Nevertheless, the fact that this story remains included in Torah is, in and of itself, a powerful statement. Because Torah is the spiritual manifesto of our tradition, the inclusion of his rebellion is, I believe, a compelling spiritual message. Like the wandering tribes in Torah under Moses’ leadership, we, too, live within the context of a multi-layered system. This system serves us as individuals and supports our daily existence as communities and nations sharing one planet. Overwhelmingly, it is a positive force in our lives. Yet all multi-tiered systems have a dark shadow-side to them. Each historical layer is bent on self-perpetuation, preserving its power and, therefore, resistant to evolution. Its reason for being is to serve those who have created it in the first place, often fostering systemic divisions, fear and conflict (real or manufactured) as a means of self-preservation. The system in which we live, we are often reminded, is based, for example, on a deeply racist underpinning. Today, the white male majority—who created this foundational systemic layer with the birth of our nation—is slowly becoming a minority; and fear of seeing its power vanish is causing the white supremacist alt-right to rise, and battle lines to be drawn. Another example, remnant of the industrial era layer of power in our system, is the plundering of earth resources for profit at the expense of the very sustainability of our planet. So deep-seated is the greed connected to the rape of the earth, that our democracy itself is at risk of succumbing.

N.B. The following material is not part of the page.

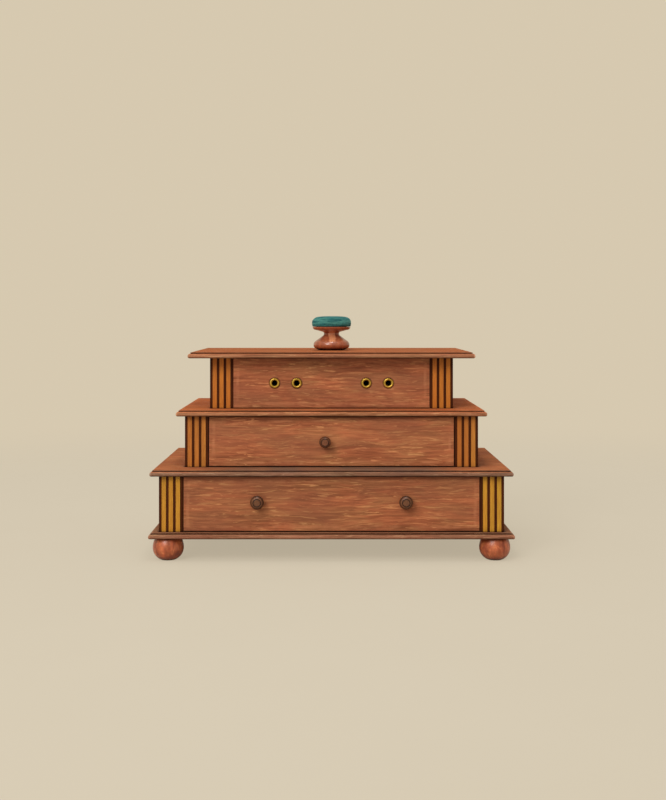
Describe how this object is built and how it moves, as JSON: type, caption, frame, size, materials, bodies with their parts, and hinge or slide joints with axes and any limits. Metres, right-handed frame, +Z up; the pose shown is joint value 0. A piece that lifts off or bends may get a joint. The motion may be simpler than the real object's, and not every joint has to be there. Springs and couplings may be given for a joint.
{
  "type": "sewing box",
  "caption": "Stepped wooden sewing box on ball feet with drawers, a hinged lid over a spool compartment, thread eyelets and a pincushion on a turned stand.",
  "frame": {"origin": "on the floor under the middle of the box's whole width and depth", "axes": "+X to the right, the front faces -Y, +Z up"},
  "size_m": [0.305, 0.186, 0.2045],
  "materials": {
    "case_wood": "oiled reddish brown wood with a soft sheen",
    "turned_wood": "polished turned wood",
    "dark_wood": "dark stained wood",
    "yellow_slip_wood": "golden yellow wood",
    "amber_slip_wood": "amber wood",
    "orange_slip_wood": "orange wood",
    "knob_wood": "dark polished wood",
    "inner_wood": "plain pale wood, unpolished",
    "pin_wood": "pale turned wood",
    "brass": "aged brass",
    "steel": "dull wire brads",
    "pad_fabric": "teal velvet"
  },
  "bodies": {
    "case": {"base_board": "case_wood", "lower_shelf": "case_wood", "upper_shelf": "case_wood", "top_front_panel": "case_wood", "bottom_back_board": "case_wood", "bottom_side_left": "case_wood", "bottom_post_left": "dark_wood", "bottom_slips_left": "yellow_slip_wood", "bottom_side_right": "case_wood", "bottom_post_right": "dark_wood", "bottom_slips_right": "yellow_slip_wood", "middle_back_board": "case_wood", "middle_side_left": "case_wood", "middle_post_left": "dark_wood", "middle_slips_left": "amber_slip_wood", "middle_side_right": "case_wood", "middle_post_right": "dark_wood", "middle_slips_right": "amber_slip_wood", "top_back_board": "case_wood", "top_side_left": "case_wood", "top_post_left": "dark_wood", "top_slips_left": "orange_slip_wood", "top_side_right": "case_wood", "top_post_right": "dark_wood", "top_slips_right": "orange_slip_wood", "foot_front_left": "turned_wood", "foot_front_right": "turned_wood", "foot_rear_left": "turned_wood", "foot_rear_right": "turned_wood", "bottom_drawer_guides": "inner_wood", "middle_drawer_guides": "inner_wood", "back_board_brads": "steel", "spool_pins": "pin_wood", "thread_eyelets": "brass", "hinge_pins": "brass", "hinge_case_screws": "brass", "hinge_left_case_leaf": "brass", "hinge_right_case_leaf": "brass"},
    "lid": {"lid_board": "case_wood", "pincushion_stand": "turned_wood", "pincushion_pad": "pad_fabric", "hinge_lid_screws": "brass", "hinge_left_lid_leaf": "brass", "hinge_right_lid_leaf": "brass"},
    "bottom_drawer": {"bottom_drawer_front": "case_wood", "bottom_drawer_side_left": "inner_wood", "bottom_drawer_side_right": "inner_wood", "bottom_drawer_back": "inner_wood", "bottom_drawer_bottom": "inner_wood", "bottom_drawer_brads": "steel", "bottom_drawer_knob_left": "knob_wood", "bottom_drawer_knob_right": "knob_wood"},
    "middle_drawer": {"middle_drawer_front": "case_wood", "middle_drawer_side_left": "inner_wood", "middle_drawer_side_right": "inner_wood", "middle_drawer_back": "inner_wood", "middle_drawer_bottom": "inner_wood", "middle_drawer_brads": "steel", "middle_drawer_knob": "knob_wood"}
  },
  "joints": [
    {"name": "lid_hinge", "type": "hinge", "parent": "case", "child": "lid", "pos_m": [0, 0.086, 0.1675], "axis": [-1, 0, 0], "range_deg": [0, 105]},
    {"name": "bottom_drawer_slide", "type": "slide", "parent": "case", "child": "bottom_drawer", "axis": [0, -1, 0], "range_m": [0, 0.125]},
    {"name": "middle_drawer_slide", "type": "slide", "parent": "case", "child": "middle_drawer", "axis": [0, -1, 0], "range_m": [0, 0.11]}
  ]
}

Systems’ dark sides left unchallenged can be extremely dangerous. We need a Korach at each level. Today, the voice of Korach would challenge the destructiveness of still-alive Industrialization Era practices that threaten life on earth. And Korach would also remind us that “All the community are holy,” that as we forward our own agenda, our own pluralistic inclusive values, we cannot exclude those who think differently, or share a different worldview. Like Korach, we need to see ourselves as perpetual challengers of power; questioners of an always evolving multi-dimensional system, especially at times when power turns into oppression, or becomes destructive and violent. This, I believe, is one of the spiritual messages embedded in the story of Korach’s rebellion; that we stand guard against the abuses of any system by obstinately giving voice to the rebel within. Long live our inner Korach!